Directions:
Write out only the span of lines that begins at the line with "for side, where" and ends at the line with "bpy.data.objects.remove(obj)". Keep both end lines, word for word.

Exercise materials:
⟨
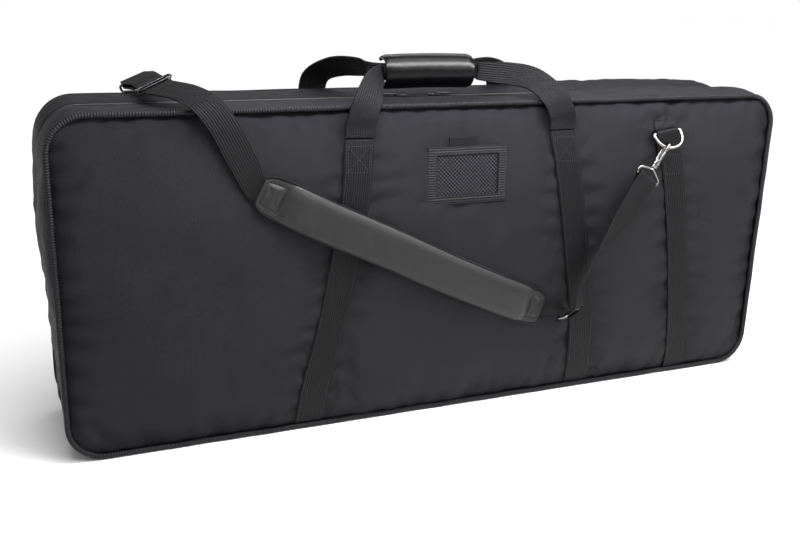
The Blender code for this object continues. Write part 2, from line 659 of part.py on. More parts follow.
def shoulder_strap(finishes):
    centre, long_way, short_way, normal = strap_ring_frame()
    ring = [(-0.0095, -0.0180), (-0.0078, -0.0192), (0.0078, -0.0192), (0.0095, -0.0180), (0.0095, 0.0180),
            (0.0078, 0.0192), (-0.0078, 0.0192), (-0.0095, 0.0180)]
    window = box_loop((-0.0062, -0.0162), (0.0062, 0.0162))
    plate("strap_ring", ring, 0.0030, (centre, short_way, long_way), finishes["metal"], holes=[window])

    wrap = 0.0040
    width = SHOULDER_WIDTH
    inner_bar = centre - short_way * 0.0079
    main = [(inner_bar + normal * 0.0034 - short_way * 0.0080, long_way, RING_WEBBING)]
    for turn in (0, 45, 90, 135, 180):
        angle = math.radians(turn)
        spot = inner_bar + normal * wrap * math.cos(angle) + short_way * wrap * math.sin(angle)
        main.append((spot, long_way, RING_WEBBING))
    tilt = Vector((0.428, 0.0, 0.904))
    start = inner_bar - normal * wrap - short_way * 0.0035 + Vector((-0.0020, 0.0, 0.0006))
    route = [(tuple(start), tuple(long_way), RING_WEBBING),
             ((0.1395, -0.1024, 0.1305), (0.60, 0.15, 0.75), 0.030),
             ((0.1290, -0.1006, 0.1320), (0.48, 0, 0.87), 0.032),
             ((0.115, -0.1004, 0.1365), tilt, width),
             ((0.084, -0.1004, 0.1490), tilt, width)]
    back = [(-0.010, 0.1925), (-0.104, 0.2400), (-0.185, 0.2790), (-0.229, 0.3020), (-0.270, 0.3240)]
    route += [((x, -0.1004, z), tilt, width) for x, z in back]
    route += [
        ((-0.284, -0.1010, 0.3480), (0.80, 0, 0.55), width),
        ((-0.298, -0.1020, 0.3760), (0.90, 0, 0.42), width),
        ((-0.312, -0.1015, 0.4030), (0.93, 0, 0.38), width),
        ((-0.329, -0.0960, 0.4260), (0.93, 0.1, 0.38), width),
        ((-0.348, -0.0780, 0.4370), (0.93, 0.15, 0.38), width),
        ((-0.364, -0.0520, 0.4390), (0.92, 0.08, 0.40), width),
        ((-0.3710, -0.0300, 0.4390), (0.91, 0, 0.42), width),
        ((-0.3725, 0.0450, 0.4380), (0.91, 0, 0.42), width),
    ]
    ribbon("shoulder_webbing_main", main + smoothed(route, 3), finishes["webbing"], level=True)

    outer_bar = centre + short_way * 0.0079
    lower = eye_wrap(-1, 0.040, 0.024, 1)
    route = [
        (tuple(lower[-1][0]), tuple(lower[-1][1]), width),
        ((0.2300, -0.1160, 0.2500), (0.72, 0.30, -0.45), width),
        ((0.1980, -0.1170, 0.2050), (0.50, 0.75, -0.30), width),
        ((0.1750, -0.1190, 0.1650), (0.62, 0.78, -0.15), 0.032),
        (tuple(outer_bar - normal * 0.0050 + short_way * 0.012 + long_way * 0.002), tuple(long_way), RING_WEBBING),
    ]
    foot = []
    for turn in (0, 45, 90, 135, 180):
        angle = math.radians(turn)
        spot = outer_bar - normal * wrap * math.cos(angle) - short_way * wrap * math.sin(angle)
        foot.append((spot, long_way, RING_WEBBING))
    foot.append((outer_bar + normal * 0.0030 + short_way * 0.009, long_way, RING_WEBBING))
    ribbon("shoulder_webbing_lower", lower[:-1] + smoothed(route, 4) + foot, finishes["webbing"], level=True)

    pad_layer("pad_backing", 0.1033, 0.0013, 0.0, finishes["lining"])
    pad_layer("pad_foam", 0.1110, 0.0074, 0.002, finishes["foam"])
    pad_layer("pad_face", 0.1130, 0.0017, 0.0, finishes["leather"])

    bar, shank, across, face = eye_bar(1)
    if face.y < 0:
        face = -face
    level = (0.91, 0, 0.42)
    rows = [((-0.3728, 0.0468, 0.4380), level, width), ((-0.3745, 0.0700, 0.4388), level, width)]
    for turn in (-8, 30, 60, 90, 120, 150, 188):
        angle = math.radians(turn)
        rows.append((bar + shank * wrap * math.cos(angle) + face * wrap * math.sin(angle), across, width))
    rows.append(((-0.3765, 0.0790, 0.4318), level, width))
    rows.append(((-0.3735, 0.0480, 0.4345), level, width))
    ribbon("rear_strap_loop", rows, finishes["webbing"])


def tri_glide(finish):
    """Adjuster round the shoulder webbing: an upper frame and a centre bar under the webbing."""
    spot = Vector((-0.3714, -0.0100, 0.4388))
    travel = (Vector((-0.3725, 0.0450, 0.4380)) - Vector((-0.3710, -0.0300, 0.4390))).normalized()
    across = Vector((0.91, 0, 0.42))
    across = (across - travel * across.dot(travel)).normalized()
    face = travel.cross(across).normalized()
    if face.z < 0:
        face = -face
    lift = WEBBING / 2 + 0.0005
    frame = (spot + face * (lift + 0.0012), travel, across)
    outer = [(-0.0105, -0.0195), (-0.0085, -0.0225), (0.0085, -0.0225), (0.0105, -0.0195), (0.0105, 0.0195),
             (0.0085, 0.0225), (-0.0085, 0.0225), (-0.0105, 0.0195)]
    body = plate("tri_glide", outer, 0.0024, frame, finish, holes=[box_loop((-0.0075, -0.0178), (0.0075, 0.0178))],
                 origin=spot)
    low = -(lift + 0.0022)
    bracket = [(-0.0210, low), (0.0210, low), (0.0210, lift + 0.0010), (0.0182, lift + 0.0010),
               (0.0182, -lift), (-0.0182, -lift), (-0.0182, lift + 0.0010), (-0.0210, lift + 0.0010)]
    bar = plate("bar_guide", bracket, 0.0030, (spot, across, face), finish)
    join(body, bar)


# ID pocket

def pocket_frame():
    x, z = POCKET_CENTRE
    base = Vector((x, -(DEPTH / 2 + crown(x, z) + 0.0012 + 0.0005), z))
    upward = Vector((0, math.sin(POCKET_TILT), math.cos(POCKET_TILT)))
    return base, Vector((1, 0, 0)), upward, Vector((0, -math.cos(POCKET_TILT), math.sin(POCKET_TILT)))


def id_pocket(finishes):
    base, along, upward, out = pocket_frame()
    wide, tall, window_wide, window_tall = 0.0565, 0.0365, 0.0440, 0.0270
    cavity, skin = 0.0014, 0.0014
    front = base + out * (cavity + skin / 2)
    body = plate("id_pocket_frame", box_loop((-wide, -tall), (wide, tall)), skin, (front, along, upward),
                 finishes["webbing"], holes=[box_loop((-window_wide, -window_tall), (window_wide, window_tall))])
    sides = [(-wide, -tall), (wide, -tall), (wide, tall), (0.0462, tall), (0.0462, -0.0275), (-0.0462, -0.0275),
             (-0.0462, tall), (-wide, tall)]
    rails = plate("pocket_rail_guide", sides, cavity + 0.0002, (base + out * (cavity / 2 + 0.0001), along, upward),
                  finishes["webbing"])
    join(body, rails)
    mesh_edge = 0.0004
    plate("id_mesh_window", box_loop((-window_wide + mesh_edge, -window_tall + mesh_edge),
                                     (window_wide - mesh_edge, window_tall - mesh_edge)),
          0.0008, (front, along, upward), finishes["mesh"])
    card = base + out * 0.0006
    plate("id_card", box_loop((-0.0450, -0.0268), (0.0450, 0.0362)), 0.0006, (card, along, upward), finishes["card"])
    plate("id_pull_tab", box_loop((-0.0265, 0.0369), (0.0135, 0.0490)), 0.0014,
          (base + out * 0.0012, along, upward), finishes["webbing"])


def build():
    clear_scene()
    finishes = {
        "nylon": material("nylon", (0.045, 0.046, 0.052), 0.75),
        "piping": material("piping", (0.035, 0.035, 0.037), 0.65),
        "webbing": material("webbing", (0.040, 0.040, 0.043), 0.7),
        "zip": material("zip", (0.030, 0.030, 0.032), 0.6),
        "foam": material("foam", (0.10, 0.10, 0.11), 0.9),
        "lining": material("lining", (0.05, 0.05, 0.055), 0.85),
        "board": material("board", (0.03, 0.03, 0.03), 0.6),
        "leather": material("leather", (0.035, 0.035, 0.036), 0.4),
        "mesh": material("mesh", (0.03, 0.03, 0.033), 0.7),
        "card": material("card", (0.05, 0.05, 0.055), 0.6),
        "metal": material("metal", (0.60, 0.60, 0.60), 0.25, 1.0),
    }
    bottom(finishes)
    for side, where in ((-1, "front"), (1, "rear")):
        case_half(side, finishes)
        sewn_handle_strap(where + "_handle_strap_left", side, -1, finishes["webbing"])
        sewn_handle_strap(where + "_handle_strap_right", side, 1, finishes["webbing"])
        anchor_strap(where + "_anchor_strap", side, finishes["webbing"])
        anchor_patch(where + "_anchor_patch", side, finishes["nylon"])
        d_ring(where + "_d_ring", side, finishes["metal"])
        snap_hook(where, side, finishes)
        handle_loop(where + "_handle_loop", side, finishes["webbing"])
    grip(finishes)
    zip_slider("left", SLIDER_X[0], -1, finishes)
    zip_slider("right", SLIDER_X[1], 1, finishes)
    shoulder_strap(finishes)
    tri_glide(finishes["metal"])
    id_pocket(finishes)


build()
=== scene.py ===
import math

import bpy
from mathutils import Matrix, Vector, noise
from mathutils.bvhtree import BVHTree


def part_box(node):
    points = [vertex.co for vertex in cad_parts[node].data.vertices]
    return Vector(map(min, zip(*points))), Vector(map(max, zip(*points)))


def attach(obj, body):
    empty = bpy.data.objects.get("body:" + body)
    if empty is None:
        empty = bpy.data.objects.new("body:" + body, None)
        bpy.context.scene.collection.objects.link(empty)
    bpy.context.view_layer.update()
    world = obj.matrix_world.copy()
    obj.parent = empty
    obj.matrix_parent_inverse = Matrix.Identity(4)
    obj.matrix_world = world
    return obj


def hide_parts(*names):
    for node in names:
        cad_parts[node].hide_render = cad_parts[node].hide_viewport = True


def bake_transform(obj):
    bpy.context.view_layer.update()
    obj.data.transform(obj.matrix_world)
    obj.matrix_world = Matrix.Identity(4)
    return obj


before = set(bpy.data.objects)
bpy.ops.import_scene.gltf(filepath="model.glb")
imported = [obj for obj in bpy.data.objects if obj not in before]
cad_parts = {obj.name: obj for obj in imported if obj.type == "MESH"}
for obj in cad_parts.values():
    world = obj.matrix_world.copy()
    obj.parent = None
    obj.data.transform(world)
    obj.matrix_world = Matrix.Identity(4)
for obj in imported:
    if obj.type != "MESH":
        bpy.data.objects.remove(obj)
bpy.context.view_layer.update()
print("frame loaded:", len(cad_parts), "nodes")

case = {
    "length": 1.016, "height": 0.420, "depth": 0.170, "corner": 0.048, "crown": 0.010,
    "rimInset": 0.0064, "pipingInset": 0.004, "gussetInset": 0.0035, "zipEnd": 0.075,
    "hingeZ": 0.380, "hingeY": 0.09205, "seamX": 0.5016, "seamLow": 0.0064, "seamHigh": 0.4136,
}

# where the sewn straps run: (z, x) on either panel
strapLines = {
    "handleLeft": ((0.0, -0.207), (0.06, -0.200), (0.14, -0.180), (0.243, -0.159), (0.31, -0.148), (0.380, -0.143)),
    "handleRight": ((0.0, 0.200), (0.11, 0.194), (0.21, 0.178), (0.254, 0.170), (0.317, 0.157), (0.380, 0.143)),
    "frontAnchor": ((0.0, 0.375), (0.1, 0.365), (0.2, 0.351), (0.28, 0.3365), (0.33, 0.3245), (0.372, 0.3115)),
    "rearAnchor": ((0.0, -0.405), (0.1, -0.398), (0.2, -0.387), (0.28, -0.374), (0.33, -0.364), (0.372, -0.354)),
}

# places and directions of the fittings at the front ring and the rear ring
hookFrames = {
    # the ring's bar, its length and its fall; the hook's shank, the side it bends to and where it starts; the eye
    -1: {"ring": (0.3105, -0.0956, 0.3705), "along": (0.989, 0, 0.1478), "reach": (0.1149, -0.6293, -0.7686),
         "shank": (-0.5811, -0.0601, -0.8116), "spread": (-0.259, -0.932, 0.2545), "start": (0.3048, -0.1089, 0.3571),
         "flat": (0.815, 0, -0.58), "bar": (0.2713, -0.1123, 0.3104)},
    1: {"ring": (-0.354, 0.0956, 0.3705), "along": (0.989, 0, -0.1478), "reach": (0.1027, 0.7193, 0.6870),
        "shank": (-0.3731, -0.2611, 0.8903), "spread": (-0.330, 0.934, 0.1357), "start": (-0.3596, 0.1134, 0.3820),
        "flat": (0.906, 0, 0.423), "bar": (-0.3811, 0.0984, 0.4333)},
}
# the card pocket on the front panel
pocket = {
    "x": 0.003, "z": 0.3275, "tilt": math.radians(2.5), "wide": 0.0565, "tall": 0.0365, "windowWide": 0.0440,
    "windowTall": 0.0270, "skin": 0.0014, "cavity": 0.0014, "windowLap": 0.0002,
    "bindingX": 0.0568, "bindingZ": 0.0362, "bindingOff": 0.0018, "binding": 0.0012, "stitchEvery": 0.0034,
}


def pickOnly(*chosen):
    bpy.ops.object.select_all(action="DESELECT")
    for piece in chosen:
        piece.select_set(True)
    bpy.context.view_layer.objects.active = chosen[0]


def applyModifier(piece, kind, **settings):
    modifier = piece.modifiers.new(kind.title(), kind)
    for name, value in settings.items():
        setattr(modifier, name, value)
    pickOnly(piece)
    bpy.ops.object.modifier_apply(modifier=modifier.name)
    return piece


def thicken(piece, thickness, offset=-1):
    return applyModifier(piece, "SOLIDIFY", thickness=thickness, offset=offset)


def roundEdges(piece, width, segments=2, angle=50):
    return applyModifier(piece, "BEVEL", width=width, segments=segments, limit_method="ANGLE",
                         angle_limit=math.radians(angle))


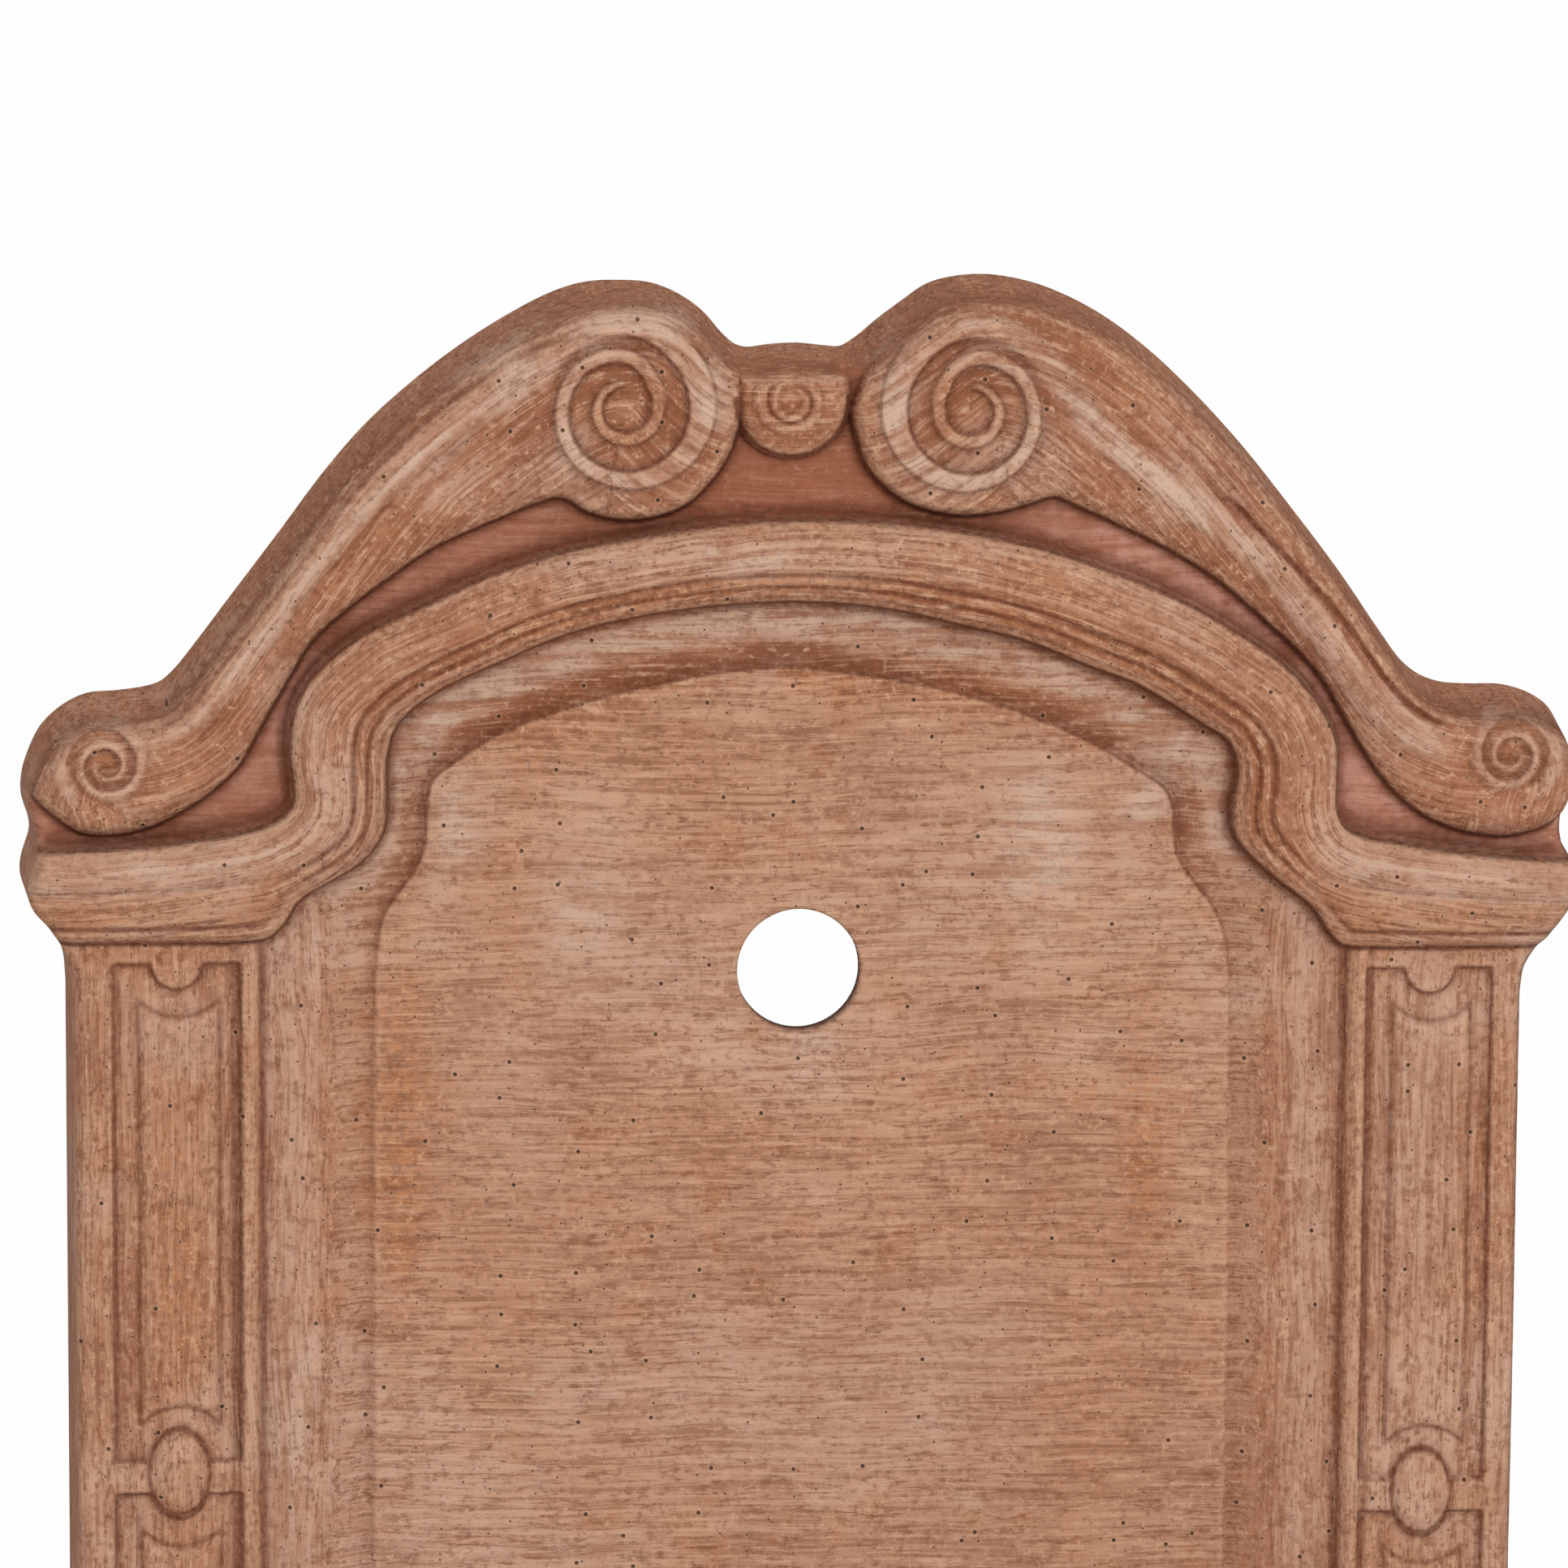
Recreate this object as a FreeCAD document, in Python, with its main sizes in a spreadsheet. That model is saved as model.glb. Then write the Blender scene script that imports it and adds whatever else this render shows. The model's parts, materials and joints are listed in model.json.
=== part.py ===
⟩
Exercise result:
    for side, where in ((-1, "front"), (1, "rear")):
        case_half(side, finishes)
        sewn_handle_strap(where + "_handle_strap_left", side, -1, finishes["webbing"])
        sewn_handle_strap(where + "_handle_strap_right", side, 1, finishes["webbing"])
        anchor_strap(where + "_anchor_strap", side, finishes["webbing"])
        anchor_patch(where + "_anchor_patch", side, finishes["nylon"])
        d_ring(where + "_d_ring", side, finishes["metal"])
        snap_hook(where, side, finishes)
        handle_loop(where + "_handle_loop", side, finishes["webbing"])
    grip(finishes)
    zip_slider("left", SLIDER_X[0], -1, finishes)
    zip_slider("right", SLIDER_X[1], 1, finishes)
    shoulder_strap(finishes)
    tri_glide(finishes["metal"])
    id_pocket(finishes)


build()
=== scene.py ===
import math

import bpy
from mathutils import Matrix, Vector, noise
from mathutils.bvhtree import BVHTree


def part_box(node):
    points = [vertex.co for vertex in cad_parts[node].data.vertices]
    return Vector(map(min, zip(*points))), Vector(map(max, zip(*points)))


def attach(obj, body):
    empty = bpy.data.objects.get("body:" + body)
    if empty is None:
        empty = bpy.data.objects.new("body:" + body, None)
        bpy.context.scene.collection.objects.link(empty)
    bpy.context.view_layer.update()
    world = obj.matrix_world.copy()
    obj.parent = empty
    obj.matrix_parent_inverse = Matrix.Identity(4)
    obj.matrix_world = world
    return obj


def hide_parts(*names):
    for node in names:
        cad_parts[node].hide_render = cad_parts[node].hide_viewport = True


def bake_transform(obj):
    bpy.context.view_layer.update()
    obj.data.transform(obj.matrix_world)
    obj.matrix_world = Matrix.Identity(4)
    return obj


before = set(bpy.data.objects)
bpy.ops.import_scene.gltf(filepath="model.glb")
imported = [obj for obj in bpy.data.objects if obj not in before]
cad_parts = {obj.name: obj for obj in imported if obj.type == "MESH"}
for obj in cad_parts.values():
    world = obj.matrix_world.copy()
    obj.parent = None
    obj.data.transform(world)
    obj.matrix_world = Matrix.Identity(4)
for obj in imported:
    if obj.type != "MESH":
        bpy.data.objects.remove(obj)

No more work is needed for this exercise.